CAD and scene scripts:

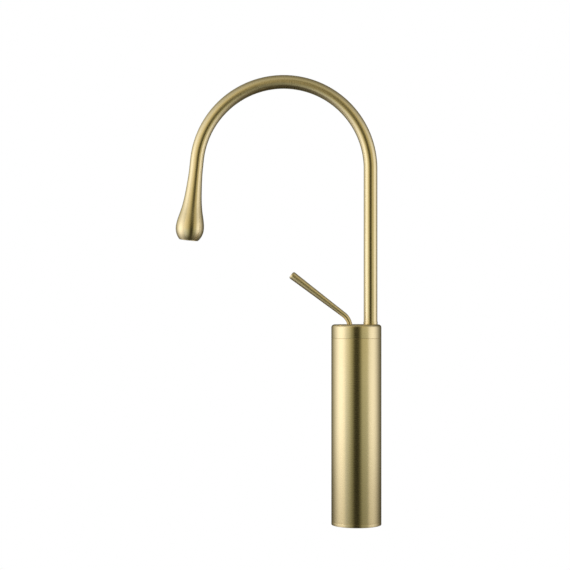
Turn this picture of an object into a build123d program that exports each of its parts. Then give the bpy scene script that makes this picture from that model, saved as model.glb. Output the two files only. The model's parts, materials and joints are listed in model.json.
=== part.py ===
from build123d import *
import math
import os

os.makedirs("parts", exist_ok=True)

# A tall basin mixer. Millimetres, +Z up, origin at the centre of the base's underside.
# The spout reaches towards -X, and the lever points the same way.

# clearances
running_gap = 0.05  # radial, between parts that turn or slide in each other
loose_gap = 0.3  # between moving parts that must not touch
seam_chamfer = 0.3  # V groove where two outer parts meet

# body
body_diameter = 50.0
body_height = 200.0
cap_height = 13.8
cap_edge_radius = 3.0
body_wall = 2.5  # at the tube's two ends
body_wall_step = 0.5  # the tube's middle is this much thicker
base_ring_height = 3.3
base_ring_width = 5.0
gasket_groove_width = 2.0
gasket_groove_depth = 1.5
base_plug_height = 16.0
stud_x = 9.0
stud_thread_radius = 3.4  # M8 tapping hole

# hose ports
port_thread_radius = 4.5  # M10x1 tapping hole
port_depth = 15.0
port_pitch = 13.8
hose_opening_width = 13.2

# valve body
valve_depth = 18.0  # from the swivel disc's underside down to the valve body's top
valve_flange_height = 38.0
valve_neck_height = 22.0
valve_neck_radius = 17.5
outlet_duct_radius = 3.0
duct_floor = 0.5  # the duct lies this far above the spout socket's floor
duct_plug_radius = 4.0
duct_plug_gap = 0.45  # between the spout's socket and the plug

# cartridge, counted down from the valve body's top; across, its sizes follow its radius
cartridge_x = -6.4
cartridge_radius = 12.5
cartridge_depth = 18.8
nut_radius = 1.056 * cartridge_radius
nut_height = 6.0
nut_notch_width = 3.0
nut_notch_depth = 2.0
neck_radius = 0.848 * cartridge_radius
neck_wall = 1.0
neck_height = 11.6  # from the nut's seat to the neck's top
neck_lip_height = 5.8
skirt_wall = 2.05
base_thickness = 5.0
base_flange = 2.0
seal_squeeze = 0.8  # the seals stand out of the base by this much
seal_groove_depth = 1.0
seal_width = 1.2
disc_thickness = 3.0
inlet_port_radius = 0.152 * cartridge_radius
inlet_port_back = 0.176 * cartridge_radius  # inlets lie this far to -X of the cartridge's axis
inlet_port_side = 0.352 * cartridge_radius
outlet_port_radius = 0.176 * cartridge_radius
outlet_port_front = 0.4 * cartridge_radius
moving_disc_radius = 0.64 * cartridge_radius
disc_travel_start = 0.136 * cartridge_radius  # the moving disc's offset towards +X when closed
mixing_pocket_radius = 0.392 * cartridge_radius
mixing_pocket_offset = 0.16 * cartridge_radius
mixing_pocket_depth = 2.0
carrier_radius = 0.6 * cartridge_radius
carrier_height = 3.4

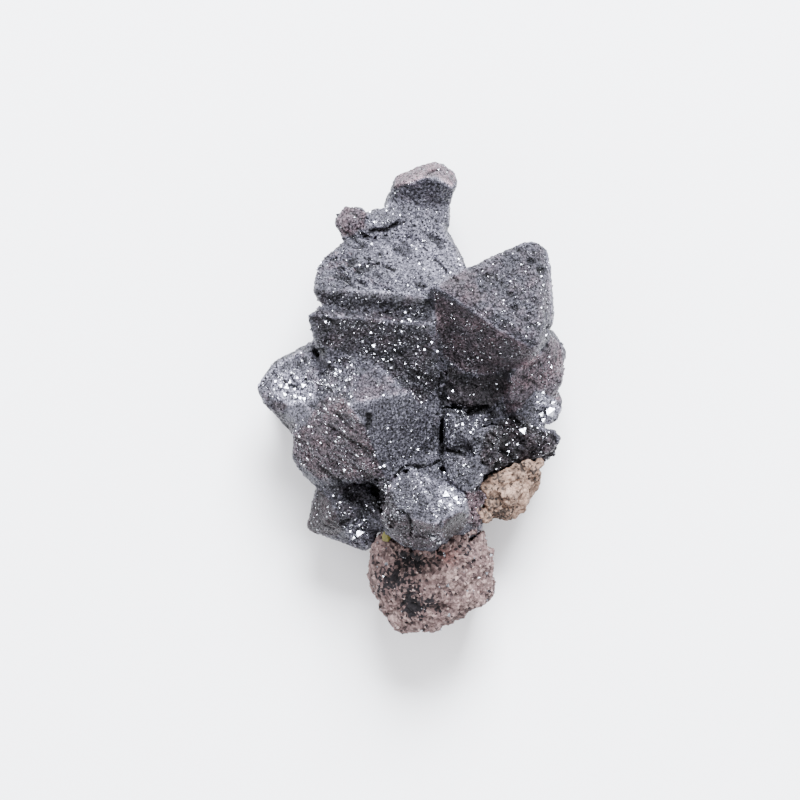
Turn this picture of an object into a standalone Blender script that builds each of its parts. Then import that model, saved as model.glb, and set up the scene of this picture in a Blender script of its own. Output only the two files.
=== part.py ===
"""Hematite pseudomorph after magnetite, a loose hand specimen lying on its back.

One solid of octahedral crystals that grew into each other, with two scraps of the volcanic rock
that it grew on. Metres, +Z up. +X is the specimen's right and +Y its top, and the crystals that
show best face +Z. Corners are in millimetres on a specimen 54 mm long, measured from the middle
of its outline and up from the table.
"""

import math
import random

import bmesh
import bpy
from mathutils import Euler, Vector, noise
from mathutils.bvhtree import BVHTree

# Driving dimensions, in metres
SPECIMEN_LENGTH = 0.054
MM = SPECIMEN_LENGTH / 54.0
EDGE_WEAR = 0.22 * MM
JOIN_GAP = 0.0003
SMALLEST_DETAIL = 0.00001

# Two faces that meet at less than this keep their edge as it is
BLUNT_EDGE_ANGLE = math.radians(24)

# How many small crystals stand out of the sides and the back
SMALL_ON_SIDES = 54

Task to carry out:
All lines of the data above that include the word "from" must be shown.

Solution for this exercise:
Turn this picture of an object into a build123d program that exports each of its parts. Then give the bpy scene script that makes this picture from that model, saved as model.glb. Output the two files only. The model's parts, materials and joints are listed in model.json.
from build123d import *
valve_depth = 18.0  # from the swivel disc's underside down to the valve body's top
# cartridge, counted down from the valve body's top; across, its sizes follow its radius
neck_height = 11.6  # from the nut's seat to the neck's top
show best face +Z. Corners are in millimetres on a specimen 54 mm long, measured from the middle
of its outline and up from the table.
from mathutils import Euler, Vector, noise
from mathutils.bvhtree import BVHTree